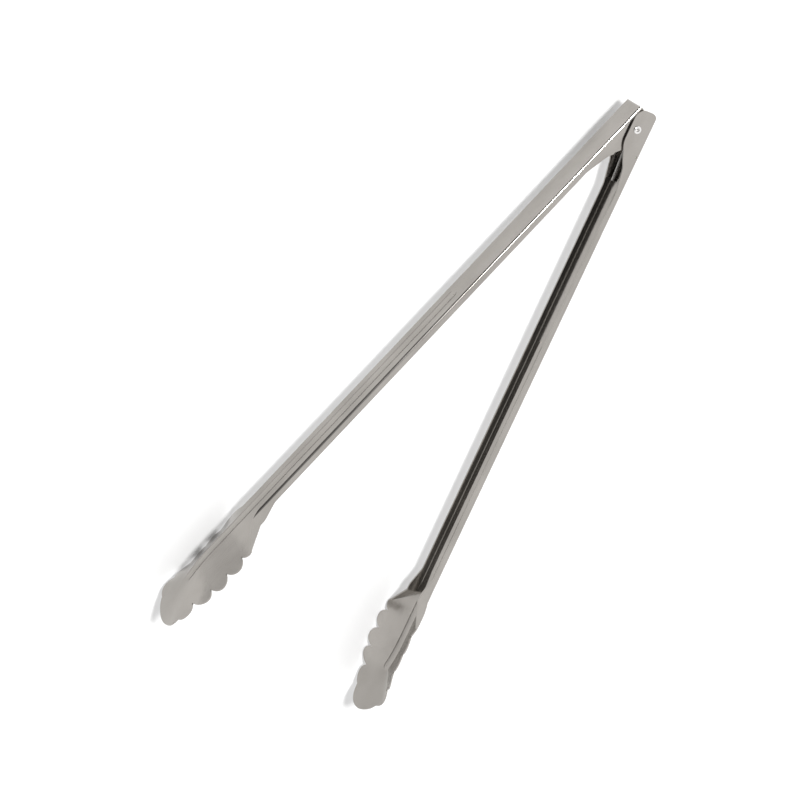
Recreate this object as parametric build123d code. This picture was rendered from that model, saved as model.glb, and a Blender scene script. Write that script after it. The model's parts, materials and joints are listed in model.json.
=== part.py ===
from build123d import *
import math
import os

# Spring loaded kitchen tongs, lying on their side with the arms fully open.
#
# Each arm is modelled along +X, with the pivot axis on Z at the origin and the arm's outer face
# (its web) towards +Y, then swung open about the pivot. The finished tongs are centred over
# the origin and stand on Z = 0. Distances called "depth" are measured inwards from the web's
# outer face.

# --- the arms: one bent sheet each -----------------------------------------------------------
sheet = 1.0  # thickness of the stainless sheet
arm_width = 15.8  # over the two flanges
pivot_to_tip = 396.5
pivot_depth = 9.8
flange_depth = 4.5
bend_radius = 1.6  # outside of the bend between web and flange
half_opening = 11.4  # degrees between each arm and the centre line when open

# --- the head: deep flanges that make the hinge ears ------------------------------------------
head_reach = 12.0  # how far the outer arm goes past the pivot
head_round = 6.0  # at the ears' free corner
outer_back_round = 5.0  # at the web's end
inner_head_reach = 10.6  # the inner arm's squarer head end
inner_back_round = 1.8
ear_depth = 15.0
ear_full_to = 9.5  # the ears are full depth as far as this along the arm
ear_taper_knee = (23.0, 7.6)  # distance along the arm, depth
ear_taper_end = 38.0
ear_taper_round = 12.0
joggle = 1.4  # how far the inner arm's ears are stepped in under the outer ears
joggle_wall = 1.2  # width of that step
step_start = (2.0, 1.9)  # distance along the arm, depth
step_knee = (11.0, 5.0)
step_end = (22.5, 11.3)
ear_mark_at = (15.2, 2.4)  # small dimple by the outer arm's back edge
ear_mark_radius = 0.6

# --- the rib pressed into the web -------------------------------------------------------------
rib_start = 142.0
rib_end = 365.5
rib_half_width = 2.9
rib_depth = 0.9
rib_overlap = 0.5  # the rib's caps start this far outside the face they are pressed into

# --- the scoop -------------------------------------------------------------------------------
dish_start = 305.0  # the web starts to open into the wings here
neck_at = 315.5  # the flanges turn outwards here, into the lips along the shoulders
neck_flange_from = 300.0  # the flanges start to deepen towards the neck
neck_flange_full = 312.0
neck_flange_depth = 8.4
neck_flange_round = 8.0
wing_corner = (329.3, 19.2)  # distance along the arm, half width
spine_bend_start = 345.0
spine_radius = 130.0  # the scoop's centre line curls inwards towards the tip
wing_slope = 0.53  # of the flat wings, outwards from the rib's edge
wing_slope_full = 335.0
wing_slope_fades = (358.0, 390.0)  # the wings flatten out between these stations
wing_curve_grows = (355.0, 380.0)  # they turn from flat to curved between these
band_half_width = 22.0  # the scoop sheet before its edge is cut
band_end = 398.0
band_sections = 14
band_depth = 14.0  # deeper than the lips
first_valley = 335.8
valley_pitch = 12.9
valleys = 5
widest_at = 345.0
valley_half_width = 16.9
scoop_reach = 69.0  # half length of the ellipse the valleys lie on
tooth_rise = 0.9  # height of the small tooth beside the wing's corner
scallop_rise = 4.1  # height of a scallop over the line between its valleys

# --- rivet and spring ------------------------------------------------------------------------
rivet_radius = 1.9
running_clearance = 0.05
rivet_head_radius = 3.4
rivet_head_height = 1.0
rolled_head_radius = 2.45
rolled_head_height = 0.8
rolled_head_round = 0.65
rivet_hollow_radius = 1.05
rivet_hollow_depth = 2.5
wire_radius = 1.0
coil_radius = 4.6  # to the middle of the wire
coil_height = 7.3  # between the middles of the two end turns
coil_full_turns = 3
leg_reach = 34.0  # how far each spring leg lies along its arm
leg_clearance = 0.15  # between a leg and its arm's web

half_width = arm_width / 2
far = 60.0  # longer than any cut needs to reach


def inwards(depth):
    """Y of a point at this depth below the web's outer face."""
    return pivot_depth - depth


def cross_plane(station):
    """Plane across the arm: local x is Y, local y is Z."""
    return Plane(origin=(station, 0, 0), x_dir=(0, 1, 0), z_dir=(1, 0, 0))


# --- channel ---------------------------------------------------------------------------------
def channel_block(width, radius, start, end):
    """Solid bar from the web inwards, with the two bends rounded."""
    block = Pos(inwards(far / 2), 0) * Rectangle(far, width)
    bends = block.vertices().sort_by(Axis.X)[-2:]
    return extrude(cross_plane(start) * fillet(bends, radius), end - start)


def channel(width, start, end):
    """Sheet channel with a web towards +Y and two flanges deeper than any ear."""
    outside = channel_block(width, bend_radius, start, end)
    inside = channel_block(width - 2 * sheet, bend_radius - sheet, start, end)
    return outside - Pos(0, -sheet, 0) * inside


def arm_side(reach, back_radius):
    """Side view of an arm's channel: head, ears, shallow flange and the deeper flange at the neck."""
    knee_at, knee_depth = ear_taper_knee
    corners = [
        ((-reach, 0), back_radius),
        ((-reach, ear_depth), head_round),
        ((ear_full_to, ear_depth), ear_taper_round),
        ((knee_at, knee_depth), ear_taper_round),
        ((ear_taper_end, flange_depth), ear_taper_round),
        ((neck_flange_from, flange_depth), neck_flange_round),
        ((neck_flange_full, neck_flange_depth), neck_flange_round),
    ]
    ends = [(neck_at, neck_flange_depth), (neck_at, 0)]
    points = [corner for corner, radius in corners] + ends
    side = make_face(Polyline(*[(station, inwards(depth)) for station, depth in points], close=True))
    for (station, depth), radius in corners:
        side = round_corner(side, (station, inwards(depth)), radius)
    return side


def round_corner(face, point, radius):
    """Fillet the face's corner nearest to a point."""
    corner = face.vertices().sort_by_distance(Vector(*point, 0))[0]
    return fillet(corner, radius)


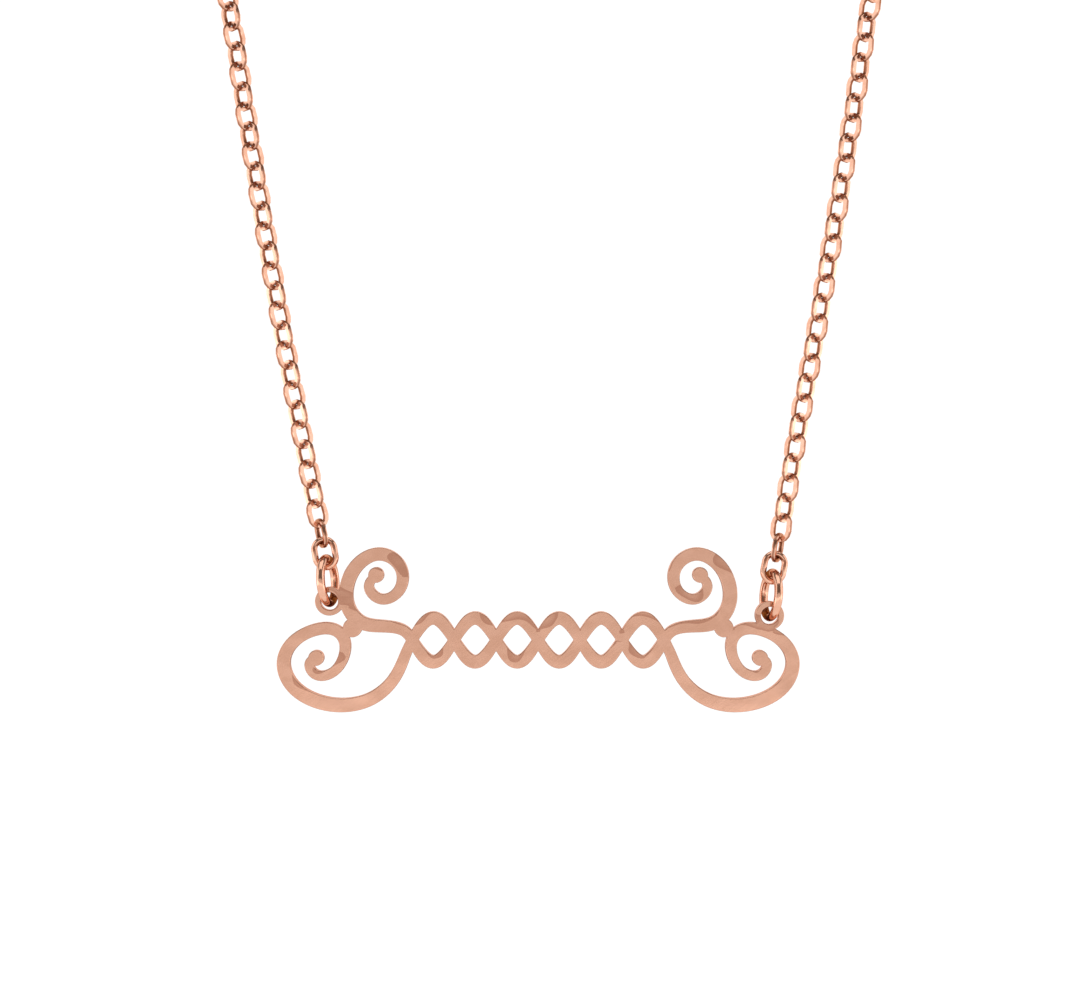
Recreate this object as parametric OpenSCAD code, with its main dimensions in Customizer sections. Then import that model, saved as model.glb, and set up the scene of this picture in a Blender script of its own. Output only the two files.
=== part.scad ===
// Nameplate necklace: a pierced scrollwork plate on a fine cable chain, as worn round a neck.
// Millimetres. X runs to the viewer's right, Z is up, and the plate's face looks along -Y.
// The origin is on the chain's centre line at the nape of the neck.

/* [Plate] */
// Width of the scrollwork over all
plate_w = 41.8; // [36:0.2:52]
// Height of the scrollwork over all
plate_h = 13.2; // [12:0.2:18]
// Thickness of the sheet
plate_t = 1.1; // [0.8:0.1:1.4]
// Widest part of a stroke
stroke_w = 1.12; // [0.9:0.02:1.3]
// Diameter of the round drops that end the scrolls
drop_d = 1.25; // [1:0.05:1.5]

/* [Eyelets] */
// Outer diameter of an eyelet
eyelet_d = 2.3; // [2.1:0.1:2.8]
// Bore of an eyelet
eyelet_bore = 1.4; // [1.3:0.05:1.6]

/* [Jump rings] */
// Wire of the jump ring in each eyelet
ring_wire = 0.7; // [0.5:0.05:0.75]
// Outer diameter of the jump ring
ring_d = 4.25; // [4:0.05:5]
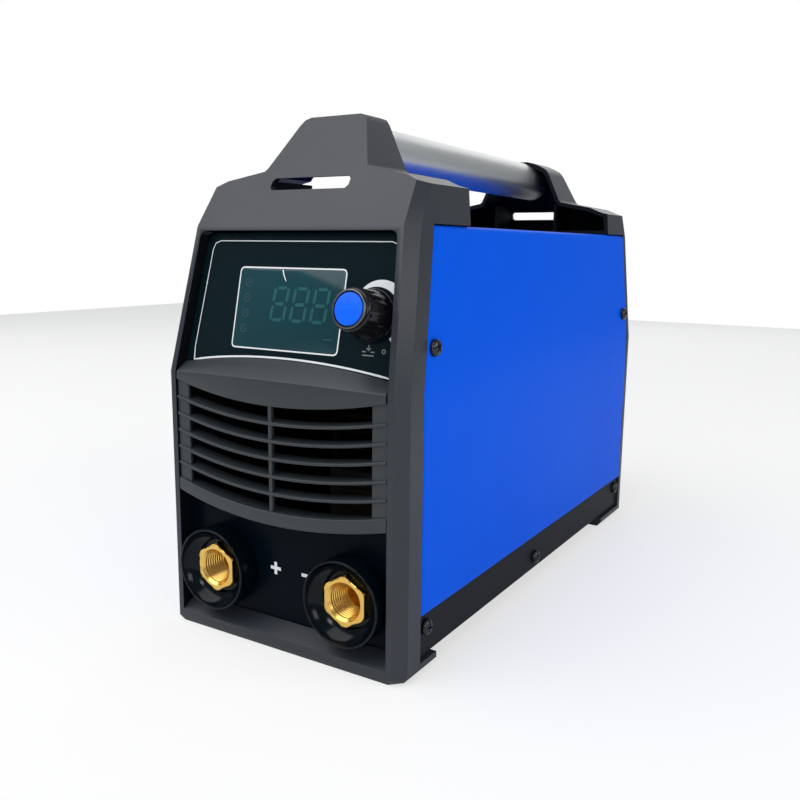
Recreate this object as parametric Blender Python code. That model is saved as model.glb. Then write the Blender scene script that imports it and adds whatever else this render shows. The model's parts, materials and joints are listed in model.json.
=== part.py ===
"""Stick welding inverter: a narrow case with a bar handle, display, louvres and two weld sockets.

Lengths in this file are millimetres and are scaled to metres when a mesh is made.
X is the width, the front faces -Y and Z is up. Y values are measured from the front rim,
and Y_CENTRE moves the whole machine so that its bounding box is centred on the origin.
"""

import math

import bmesh
import bpy
from mathutils import Matrix, Vector

MM = 0.001
HALF_WIDTH = 66.0
DEPTH = 296.5
Y_CENTRE = 152.2526
GAP = 0.3

BEND_Z = 123.0
CREASE_Z = 189.0
SIDE_TAPER = 0.078
FRONT_LEAN = 14.8 / 66.0
REAR_LEAN = 4.0 / 66.0
FRONT_BROW = 0.642
REAR_BROW = 0.38
REAR_DROP = 3.5
CHAMFER = 5.0
RIM = 2.8
RISER_TOP = 238.3
FRONT_SKIRT = 15.3
REAR_SKIRT = 9.4
FRONT_BLOCK = 63.0
REAR_BLOCK = 44.5
FRONT_FOOT = 29.6
SKIRT_WALL = 4.0
FOOT_TOP = 5.4

TRAY_BOTTOM = 5.7
TRAY_SHEET = 1.5
TRAY_HALF = 64.6
TRAY_TOP = 31.0
COVER_BOTTOM = 26.6
COVER_TOP = 189.5
COVER_SHEET = 1.2

TUBE_RADIUS = 11.2
TUBE_BORE = 9.6
TUBE_Z = 226.2
TUBE_FALL = 0.0099
TUBE_START = 49.5
TUBE_END = 271.5
BOSS_RADIUS = 9.2

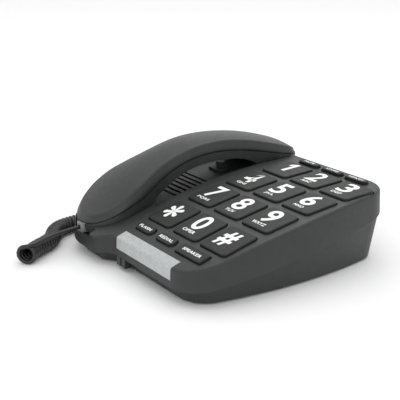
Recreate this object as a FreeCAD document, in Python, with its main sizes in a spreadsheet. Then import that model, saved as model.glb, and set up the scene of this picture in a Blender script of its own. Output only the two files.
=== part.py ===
"""Corded big-button desk telephone: base with keys and ringer lens, handset and coiled cord.

The frame is millimetres, +X to the user's right, +Y towards the back, +Z up. The origin is the middle of
the base's footprint, at the height of the table.
"""
import FreeCAD, Part
import math
import os

import Sketcher
from FreeCAD import Placement, Rotation, Vector

DIMENSIONS = [
    # base outline, seen from above
    ("base_half_width", 90.5), ("base_left", -90.3), ("base_front", -88.6), ("base_back", 89.4),
    ("lobe_front", -97.4), ("lobe_back", 98.5), ("side_bow_radius", 352.0), ("side_bow_middle", -4.0),
    ("front_corner", 28.0), ("back_corner", 29.0), ("lobe_front_corner", 40.0), ("lobe_back_corner", 22.0),
    ("blend_radius", 13.0), ("front_blend_start", -32.0), ("back_blend_start", -44.0),
    ("wall_taper", 2.5), ("skin", 2.5), ("deck_round", 2.2),
    # heights of the base
    ("deck_radius", 520.0), ("deck_crown_y", 82.7), ("deck_crown_z", 52.3),
    ("parting_middle", 23.05), ("parting_slope", 0.1468),
    ("lower_inset", 7.8), ("lower_taper", 9.0), ("foot_height", 1.5), ("blank_height", 62.0),
    # handset bay
    ("bay_middle", -55.5), ("bay_half_width", 28.2), ("bay_front", -93.4), ("bay_back", 96.4),
    ("channel_front", -46.5), ("channel_back", 53.0), ("channel_half_width", 27.8), ("channel_depth", 6.0),
    ("mouth_floor_rise", 2.0), ("ear_floor_rise", 8.5), ("bay_front_corner", 27.0), ("bay_back_corner", 16.0),
    ("bay_wall", 2.0), ("bay_left_spare", 3.5), ("rim_height", 16.2), ("rim_half_width", 19.0),
    ("back_rim_height", 45.0),
    ("slot_count", 7), ("slot_pitch", 5.0), ("slot_width", 2.2), ("slot_length", 41.0),
    ("slot_first_y", -23.5), ("clip_y", 27.0),
    # number keys
    ("key_first_x", 0.4), ("key_first_y", -47.8), ("key_pitch_x", 32.6), ("key_pitch_y", 34.1),
    ("key_width", 28.4), ("key_depth", 28.4), ("key_corner", 3.4), ("key_proud", 1.4), ("key_skirt", 4.6),
    ("key_edge", 0.9), ("key_gap", 0.7), ("key_travel", 1.5), ("stem_width", 9.0), ("window_depth", 7.0),
    # small keys
    ("front_key_y", -70.4), ("front_key_depth", 7.6), ("front_key_width", 20.4), ("front_key_proud", 1.6),
    ("speaker_key_width", 29.4), ("speaker_key_depth", 9.8), ("speaker_key_corner", 1.6),
    ("back_key_y", 76.9), ("back_key_depth", 6.2), ("back_key_width", 21.4), ("back_key_proud", 2.2),
    # ringer lens
    ("lens_left", -12.35), ("lens_width", 69.7), ("lens_back", -79.8), ("lens_drop", 8.5),
    ("lens_gap", 0.2), ("lens_wall", 2.2),
    # boards and what is on them
    ("board_thick", 1.6), ("mat_thick", 1.5), ("board_rise", 8.0), ("main_board_z", 8.0),
    ("speaker_dia", 40.0), ("speaker_tall", 12.0),
    # hook switch
    ("hook_y", 74.0), ("hook_stem", 6.0), ("hook_clearance", 0.35),
    # handset
    ("mouth_half_width", 27.0), ("ear_half_width", 26.0),
    ("handset_front", -92.4), ("handset_back", 95.4), ("mouth_corner", 25.0), ("ear_corner", 15.0),
    ("shell_wall", 2.2),
    # cord
    ("lead_dia", 3.0), ("coil_dia", 13.0), ("plug_width", 7.6), ("plug_tall", 6.6), ("plug_inside", 6.5),
    ("plug_z", 19.5), ("base_plug_y", 22.0), ("base_plug_z", 10.0),
]
KEY_NAMES = [["star", "0", "hash"], ["7", "8", "9"], ["4", "5", "6"], ["1", "2", "3"]]
TALL_KEYS = [name for names in KEY_NAMES for name in names]
# places seen from above, (x, y)
BOSS_PLACES = [(78.3, 3.35), (66.0, 74.0), (-19.5, -75.5), (-19.0, 74.0)]
FOOT_PLACES = [(-62.0, -70.0), (62.0, -67.5), (-60.0, 72.0), (60.0, 66.0)]
# the line jack's x and z, and the x of the two slide switches, all in the back wall
LINE_JACK = (10.0, 16.0)
SWITCH_PLACES = [38.0, 56.0]
# the underside of the handset's ear end above the casing joint, and the y of its earphone and mouthpiece
EAR_UNDERSIDE_RISE = 9.1
RECEIVER_Y = 78.8
MOUTHPIECE_Y = -67.5

doc = FreeCAD.newDocument("Telephone")
sheet = doc.addObject("Spreadsheet::Sheet", "Dimensions")
for row, (alias, value) in enumerate(DIMENSIONS, start=1):
    sheet.set(f"A{row}", alias)
    sheet.set(f"B{row}", str(value))
    sheet.setAlias(f"B{row}", alias)
doc.recompute()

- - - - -

Quote the records above from their first line through the line containing "# outer face.", both ends included.

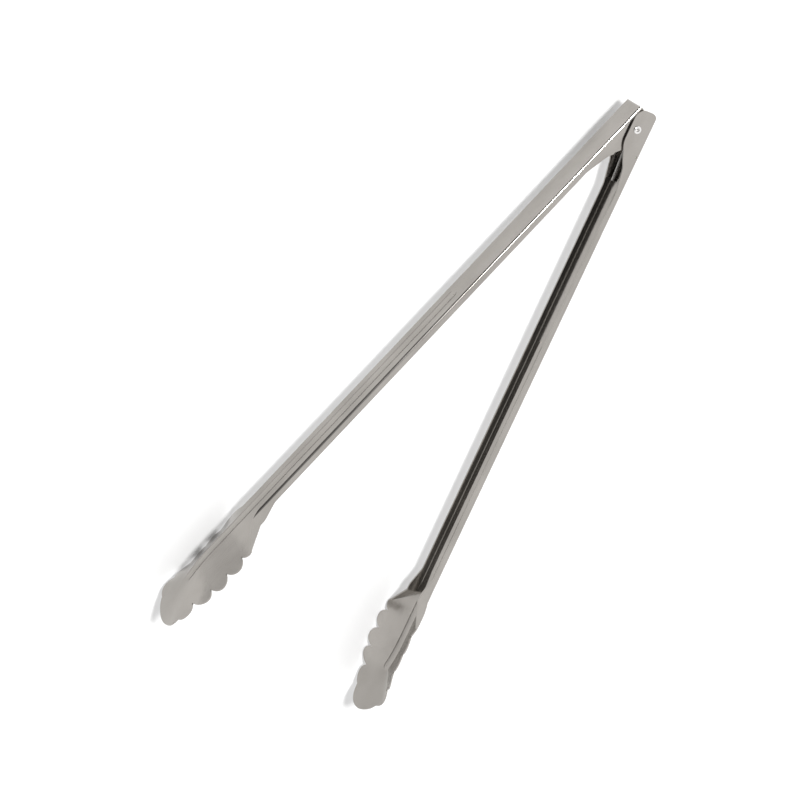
Recreate this object as parametric build123d code. This picture was rendered from that model, saved as model.glb, and a Blender scene script. Write that script after it. The model's parts, materials and joints are listed in model.json.
=== part.py ===
from build123d import *
import math
import os

# Spring loaded kitchen tongs, lying on their side with the arms fully open.
#
# Each arm is modelled along +X, with the pivot axis on Z at the origin and the arm's outer face
# (its web) towards +Y, then swung open about the pivot. The finished tongs are centred over
# the origin and stand on Z = 0. Distances called "depth" are measured inwards from the web's
# outer face.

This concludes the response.